**INSTRUCTIONS TO FOLLOW**
Omit the images. Copy each entry word for word.

**Structured object records**
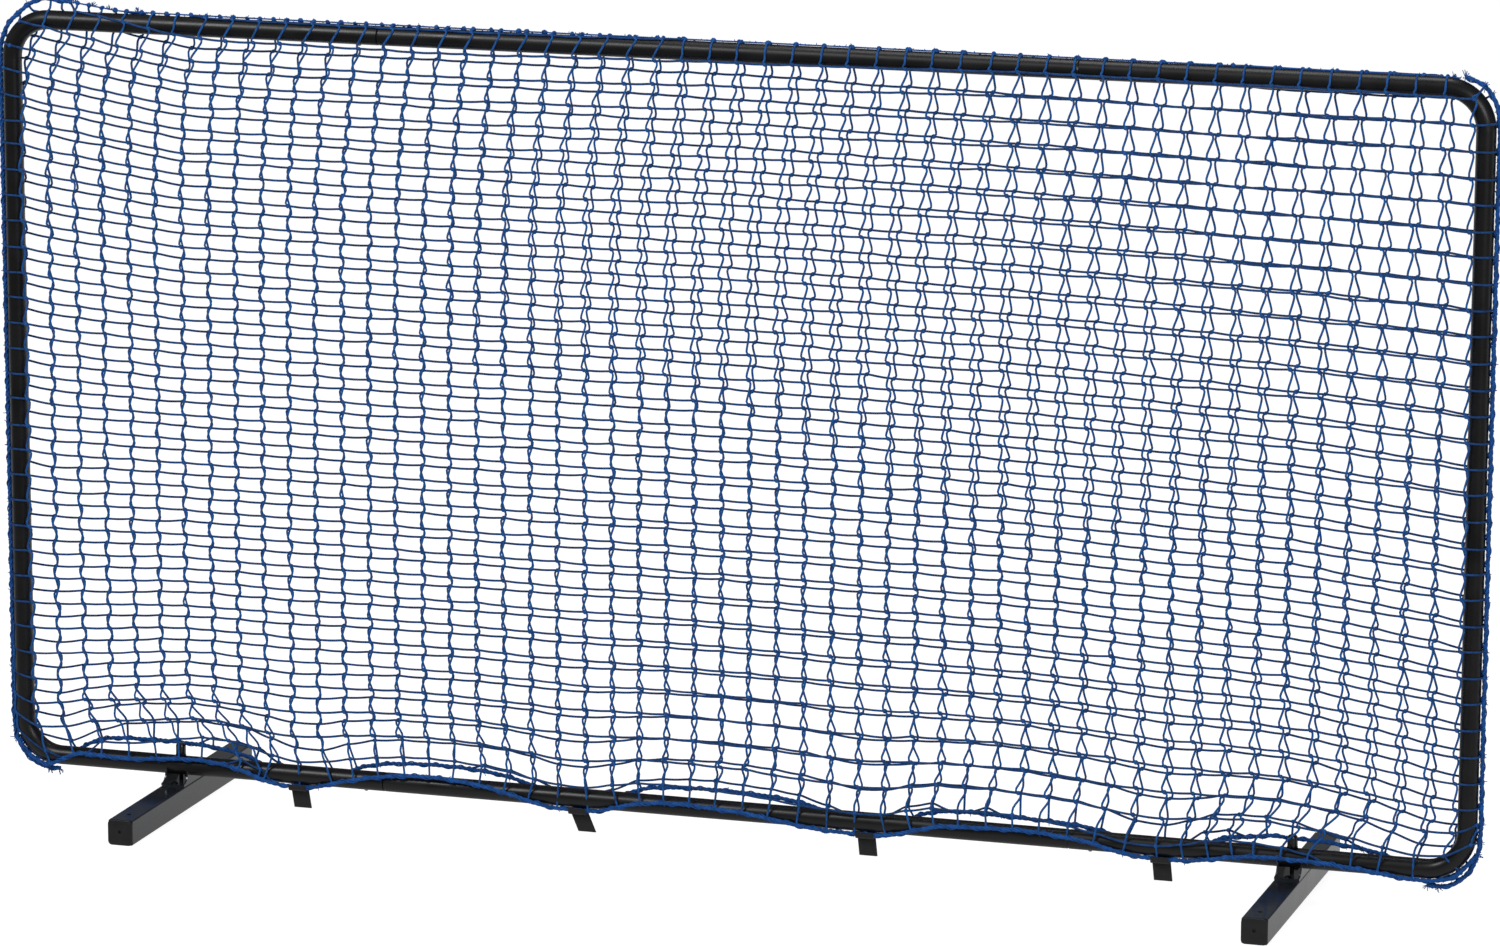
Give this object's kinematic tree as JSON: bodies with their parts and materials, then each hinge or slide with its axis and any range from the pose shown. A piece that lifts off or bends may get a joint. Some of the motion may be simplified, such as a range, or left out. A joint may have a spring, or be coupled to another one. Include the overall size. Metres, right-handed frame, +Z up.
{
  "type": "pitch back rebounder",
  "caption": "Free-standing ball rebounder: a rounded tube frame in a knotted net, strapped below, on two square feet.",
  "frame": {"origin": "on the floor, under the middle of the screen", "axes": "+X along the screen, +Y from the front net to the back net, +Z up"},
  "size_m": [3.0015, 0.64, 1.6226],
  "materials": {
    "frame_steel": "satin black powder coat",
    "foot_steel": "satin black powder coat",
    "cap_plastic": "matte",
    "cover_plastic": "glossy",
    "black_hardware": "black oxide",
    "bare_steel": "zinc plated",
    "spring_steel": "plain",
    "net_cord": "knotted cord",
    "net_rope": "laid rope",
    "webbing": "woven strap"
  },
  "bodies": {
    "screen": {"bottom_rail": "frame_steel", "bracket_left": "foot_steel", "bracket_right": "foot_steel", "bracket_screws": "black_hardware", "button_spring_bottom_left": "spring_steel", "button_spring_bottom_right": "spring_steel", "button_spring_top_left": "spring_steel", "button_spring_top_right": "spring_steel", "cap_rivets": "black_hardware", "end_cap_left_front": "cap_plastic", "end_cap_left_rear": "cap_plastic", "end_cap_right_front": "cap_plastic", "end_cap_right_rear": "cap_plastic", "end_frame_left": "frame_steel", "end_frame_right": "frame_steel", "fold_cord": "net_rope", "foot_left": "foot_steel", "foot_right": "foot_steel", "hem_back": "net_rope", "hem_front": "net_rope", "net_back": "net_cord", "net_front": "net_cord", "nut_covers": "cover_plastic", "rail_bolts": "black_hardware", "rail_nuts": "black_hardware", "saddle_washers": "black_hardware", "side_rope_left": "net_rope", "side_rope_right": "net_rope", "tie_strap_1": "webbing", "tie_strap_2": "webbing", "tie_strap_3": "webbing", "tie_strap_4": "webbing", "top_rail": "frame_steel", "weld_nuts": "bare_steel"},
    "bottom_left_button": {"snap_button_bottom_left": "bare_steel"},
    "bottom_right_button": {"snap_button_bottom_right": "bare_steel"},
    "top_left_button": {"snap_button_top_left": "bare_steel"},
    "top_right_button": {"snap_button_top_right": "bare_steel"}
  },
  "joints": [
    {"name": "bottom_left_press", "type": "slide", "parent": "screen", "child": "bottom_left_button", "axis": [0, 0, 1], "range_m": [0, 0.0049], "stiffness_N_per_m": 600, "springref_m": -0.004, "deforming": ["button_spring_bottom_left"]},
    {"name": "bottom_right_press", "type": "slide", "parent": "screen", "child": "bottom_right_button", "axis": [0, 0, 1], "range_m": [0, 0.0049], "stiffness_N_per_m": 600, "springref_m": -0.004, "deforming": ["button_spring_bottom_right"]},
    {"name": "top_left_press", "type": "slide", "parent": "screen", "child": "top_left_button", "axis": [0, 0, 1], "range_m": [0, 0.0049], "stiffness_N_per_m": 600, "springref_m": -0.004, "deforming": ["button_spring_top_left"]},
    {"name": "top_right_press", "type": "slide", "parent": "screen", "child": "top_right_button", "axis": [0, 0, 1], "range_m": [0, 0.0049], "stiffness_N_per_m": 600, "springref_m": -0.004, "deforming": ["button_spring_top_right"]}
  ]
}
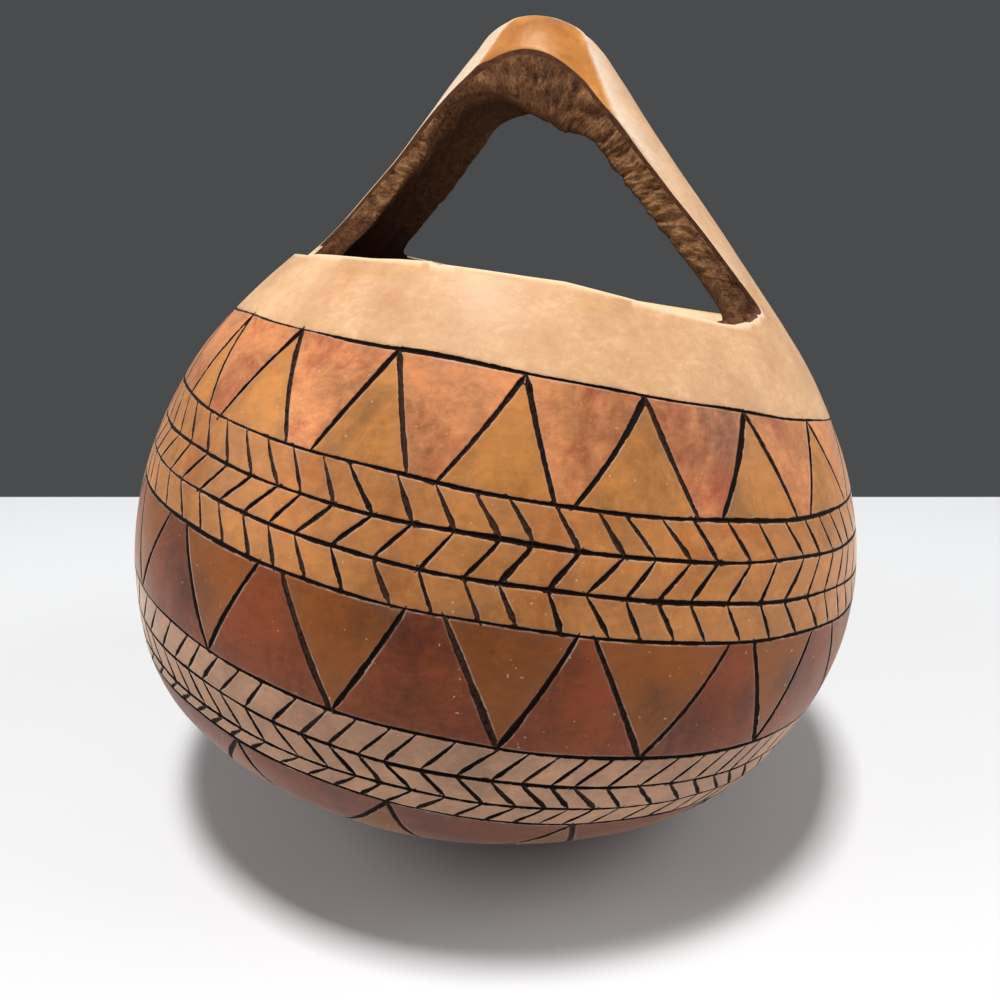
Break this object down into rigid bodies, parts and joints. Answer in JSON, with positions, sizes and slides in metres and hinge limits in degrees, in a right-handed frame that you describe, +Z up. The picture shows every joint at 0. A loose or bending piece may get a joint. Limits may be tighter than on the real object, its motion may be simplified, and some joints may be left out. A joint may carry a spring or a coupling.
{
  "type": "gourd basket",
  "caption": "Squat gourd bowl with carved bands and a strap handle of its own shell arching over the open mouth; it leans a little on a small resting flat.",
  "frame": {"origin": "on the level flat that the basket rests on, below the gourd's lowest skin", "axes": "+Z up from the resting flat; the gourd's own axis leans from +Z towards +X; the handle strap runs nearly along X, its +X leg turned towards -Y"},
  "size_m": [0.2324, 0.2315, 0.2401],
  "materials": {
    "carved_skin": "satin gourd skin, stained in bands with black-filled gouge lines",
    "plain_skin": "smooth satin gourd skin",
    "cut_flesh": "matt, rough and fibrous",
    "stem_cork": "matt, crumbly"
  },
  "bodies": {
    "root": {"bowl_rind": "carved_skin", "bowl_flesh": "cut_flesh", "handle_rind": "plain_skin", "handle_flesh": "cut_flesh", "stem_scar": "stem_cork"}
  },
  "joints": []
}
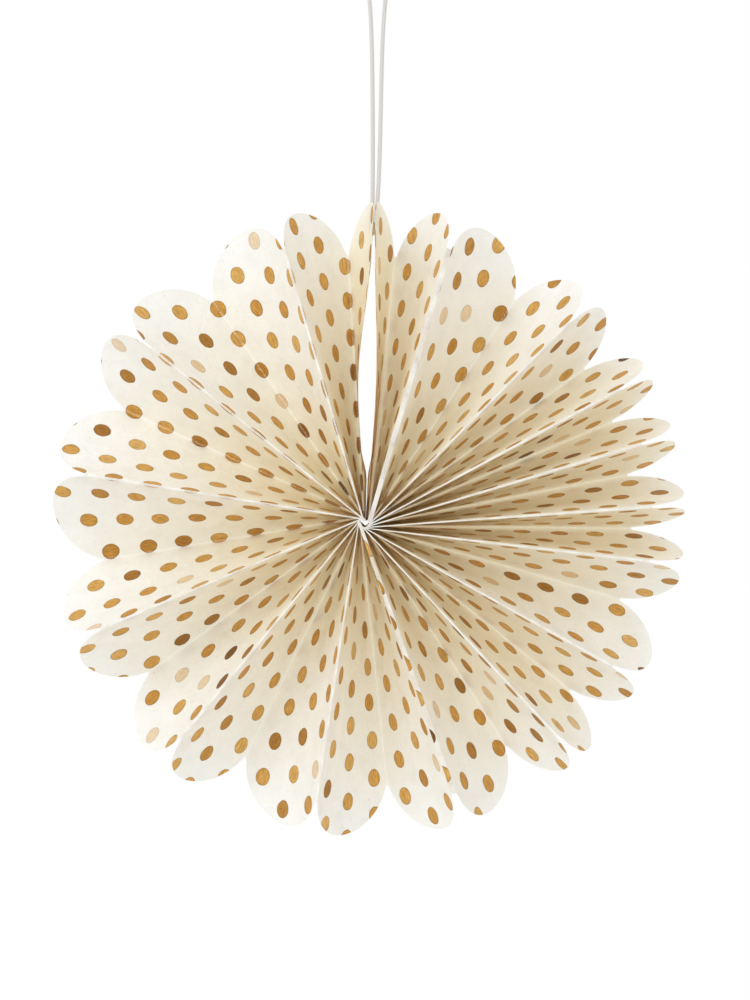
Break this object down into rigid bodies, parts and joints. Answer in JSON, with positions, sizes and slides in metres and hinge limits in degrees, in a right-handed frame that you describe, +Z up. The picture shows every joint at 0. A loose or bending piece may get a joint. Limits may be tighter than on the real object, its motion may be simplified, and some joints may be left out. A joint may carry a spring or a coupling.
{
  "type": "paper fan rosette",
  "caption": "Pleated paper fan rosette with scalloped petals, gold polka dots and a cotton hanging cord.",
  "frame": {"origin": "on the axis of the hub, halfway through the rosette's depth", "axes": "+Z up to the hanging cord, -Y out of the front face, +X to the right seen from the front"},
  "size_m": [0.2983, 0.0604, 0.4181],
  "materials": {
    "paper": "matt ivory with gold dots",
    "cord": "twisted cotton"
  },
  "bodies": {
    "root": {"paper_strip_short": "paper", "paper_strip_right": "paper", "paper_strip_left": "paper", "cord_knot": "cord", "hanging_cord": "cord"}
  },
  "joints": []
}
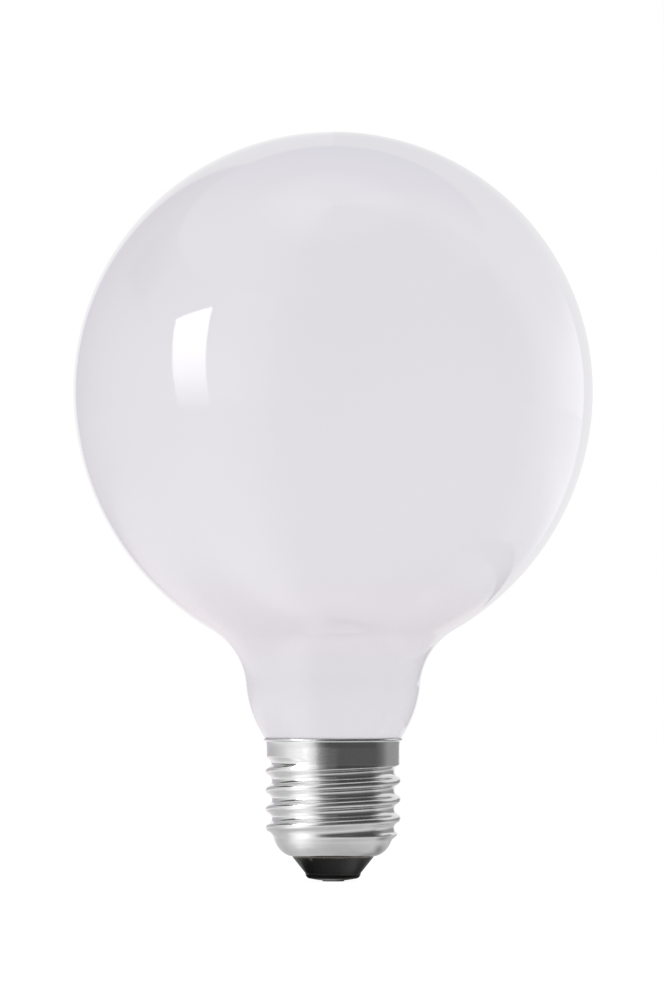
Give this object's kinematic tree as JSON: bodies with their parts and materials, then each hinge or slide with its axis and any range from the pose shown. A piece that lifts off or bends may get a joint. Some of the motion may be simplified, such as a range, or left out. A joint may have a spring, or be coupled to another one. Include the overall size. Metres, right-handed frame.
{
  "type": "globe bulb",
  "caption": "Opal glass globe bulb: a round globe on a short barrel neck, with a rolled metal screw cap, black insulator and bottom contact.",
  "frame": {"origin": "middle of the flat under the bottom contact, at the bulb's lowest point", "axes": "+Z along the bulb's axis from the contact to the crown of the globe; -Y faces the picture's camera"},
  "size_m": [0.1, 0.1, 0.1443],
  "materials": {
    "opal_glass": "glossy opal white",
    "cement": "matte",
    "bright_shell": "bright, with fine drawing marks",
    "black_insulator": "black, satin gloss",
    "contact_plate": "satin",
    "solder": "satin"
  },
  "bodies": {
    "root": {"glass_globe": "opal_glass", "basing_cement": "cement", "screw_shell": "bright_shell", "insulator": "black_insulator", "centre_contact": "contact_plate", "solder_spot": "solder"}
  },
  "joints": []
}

**FULL SOLUTION**
Give this object's kinematic tree as JSON: bodies with their parts and materials, then each hinge or slide with its axis and any range from the pose shown. A piece that lifts off or bends may get a joint. Some of the motion may be simplified, such as a range, or left out. A joint may have a spring, or be coupled to another one. Include the overall size. Metres, right-handed frame, +Z up.
{
  "type": "pitch back rebounder",
  "caption": "Free-standing ball rebounder: a rounded tube frame in a knotted net, strapped below, on two square feet.",
  "frame": {"origin": "on the floor, under the middle of the screen", "axes": "+X along the screen, +Y from the front net to the back net, +Z up"},
  "size_m": [3.0015, 0.64, 1.6226],
  "materials": {
    "frame_steel": "satin black powder coat",
    "foot_steel": "satin black powder coat",
    "cap_plastic": "matte",
    "cover_plastic": "glossy",
    "black_hardware": "black oxide",
    "bare_steel": "zinc plated",
    "spring_steel": "plain",
    "net_cord": "knotted cord",
    "net_rope": "laid rope",
    "webbing": "woven strap"
  },
  "bodies": {
    "screen": {"bottom_rail": "frame_steel", "bracket_left": "foot_steel", "bracket_right": "foot_steel", "bracket_screws": "black_hardware", "button_spring_bottom_left": "spring_steel", "button_spring_bottom_right": "spring_steel", "button_spring_top_left": "spring_steel", "button_spring_top_right": "spring_steel", "cap_rivets": "black_hardware", "end_cap_left_front": "cap_plastic", "end_cap_left_rear": "cap_plastic", "end_cap_right_front": "cap_plastic", "end_cap_right_rear": "cap_plastic", "end_frame_left": "frame_steel", "end_frame_right": "frame_steel", "fold_cord": "net_rope", "foot_left": "foot_steel", "foot_right": "foot_steel", "hem_back": "net_rope", "hem_front": "net_rope", "net_back": "net_cord", "net_front": "net_cord", "nut_covers": "cover_plastic", "rail_bolts": "black_hardware", "rail_nuts": "black_hardware", "saddle_washers": "black_hardware", "side_rope_left": "net_rope", "side_rope_right": "net_rope", "tie_strap_1": "webbing", "tie_strap_2": "webbing", "tie_strap_3": "webbing", "tie_strap_4": "webbing", "top_rail": "frame_steel", "weld_nuts": "bare_steel"},
    "bottom_left_button": {"snap_button_bottom_left": "bare_steel"},
    "bottom_right_button": {"snap_button_bottom_right": "bare_steel"},
    "top_left_button": {"snap_button_top_left": "bare_steel"},
    "top_right_button": {"snap_button_top_right": "bare_steel"}
  },
  "joints": [
    {"name": "bottom_left_press", "type": "slide", "parent": "screen", "child": "bottom_left_button", "axis": [0, 0, 1], "range_m": [0, 0.0049], "stiffness_N_per_m": 600, "springref_m": -0.004, "deforming": ["button_spring_bottom_left"]},
    {"name": "bottom_right_press", "type": "slide", "parent": "screen", "child": "bottom_right_button", "axis": [0, 0, 1], "range_m": [0, 0.0049], "stiffness_N_per_m": 600, "springref_m": -0.004, "deforming": ["button_spring_bottom_right"]},
    {"name": "top_left_press", "type": "slide", "parent": "screen", "child": "top_left_button", "axis": [0, 0, 1], "range_m": [0, 0.0049], "stiffness_N_per_m": 600, "springref_m": -0.004, "deforming": ["button_spring_top_left"]},
    {"name": "top_right_press", "type": "slide", "parent": "screen", "child": "top_right_button", "axis": [0, 0, 1], "range_m": [0, 0.0049], "stiffness_N_per_m": 600, "springref_m": -0.004, "deforming": ["button_spring_top_right"]}
  ]
}
Break this object down into rigid bodies, parts and joints. Answer in JSON, with positions, sizes and slides in metres and hinge limits in degrees, in a right-handed frame that you describe, +Z up. The picture shows every joint at 0. A loose or bending piece may get a joint. Limits may be tighter than on the real object, its motion may be simplified, and some joints may be left out. A joint may carry a spring or a coupling.
{
  "type": "gourd basket",
  "caption": "Squat gourd bowl with carved bands and a strap handle of its own shell arching over the open mouth; it leans a little on a small resting flat.",
  "frame": {"origin": "on the level flat that the basket rests on, below the gourd's lowest skin", "axes": "+Z up from the resting flat; the gourd's own axis leans from +Z towards +X; the handle strap runs nearly along X, its +X leg turned towards -Y"},
  "size_m": [0.2324, 0.2315, 0.2401],
  "materials": {
    "carved_skin": "satin gourd skin, stained in bands with black-filled gouge lines",
    "plain_skin": "smooth satin gourd skin",
    "cut_flesh": "matt, rough and fibrous",
    "stem_cork": "matt, crumbly"
  },
  "bodies": {
    "root": {"bowl_rind": "carved_skin", "bowl_flesh": "cut_flesh", "handle_rind": "plain_skin", "handle_flesh": "cut_flesh", "stem_scar": "stem_cork"}
  },
  "joints": []
}
Break this object down into rigid bodies, parts and joints. Answer in JSON, with positions, sizes and slides in metres and hinge limits in degrees, in a right-handed frame that you describe, +Z up. The picture shows every joint at 0. A loose or bending piece may get a joint. Limits may be tighter than on the real object, its motion may be simplified, and some joints may be left out. A joint may carry a spring or a coupling.
{
  "type": "paper fan rosette",
  "caption": "Pleated paper fan rosette with scalloped petals, gold polka dots and a cotton hanging cord.",
  "frame": {"origin": "on the axis of the hub, halfway through the rosette's depth", "axes": "+Z up to the hanging cord, -Y out of the front face, +X to the right seen from the front"},
  "size_m": [0.2983, 0.0604, 0.4181],
  "materials": {
    "paper": "matt ivory with gold dots",
    "cord": "twisted cotton"
  },
  "bodies": {
    "root": {"paper_strip_short": "paper", "paper_strip_right": "paper", "paper_strip_left": "paper", "cord_knot": "cord", "hanging_cord": "cord"}
  },
  "joints": []
}
Give this object's kinematic tree as JSON: bodies with their parts and materials, then each hinge or slide with its axis and any range from the pose shown. A piece that lifts off or bends may get a joint. Some of the motion may be simplified, such as a range, or left out. A joint may have a spring, or be coupled to another one. Include the overall size. Metres, right-handed frame.
{
  "type": "globe bulb",
  "caption": "Opal glass globe bulb: a round globe on a short barrel neck, with a rolled metal screw cap, black insulator and bottom contact.",
  "frame": {"origin": "middle of the flat under the bottom contact, at the bulb's lowest point", "axes": "+Z along the bulb's axis from the contact to the crown of the globe; -Y faces the picture's camera"},
  "size_m": [0.1, 0.1, 0.1443],
  "materials": {
    "opal_glass": "glossy opal white",
    "cement": "matte",
    "bright_shell": "bright, with fine drawing marks",
    "black_insulator": "black, satin gloss",
    "contact_plate": "satin",
    "solder": "satin"
  },
  "bodies": {
    "root": {"glass_globe": "opal_glass", "basing_cement": "cement", "screw_shell": "bright_shell", "insulator": "black_insulator", "centre_contact": "contact_plate", "solder_spot": "solder"}
  },
  "joints": []
}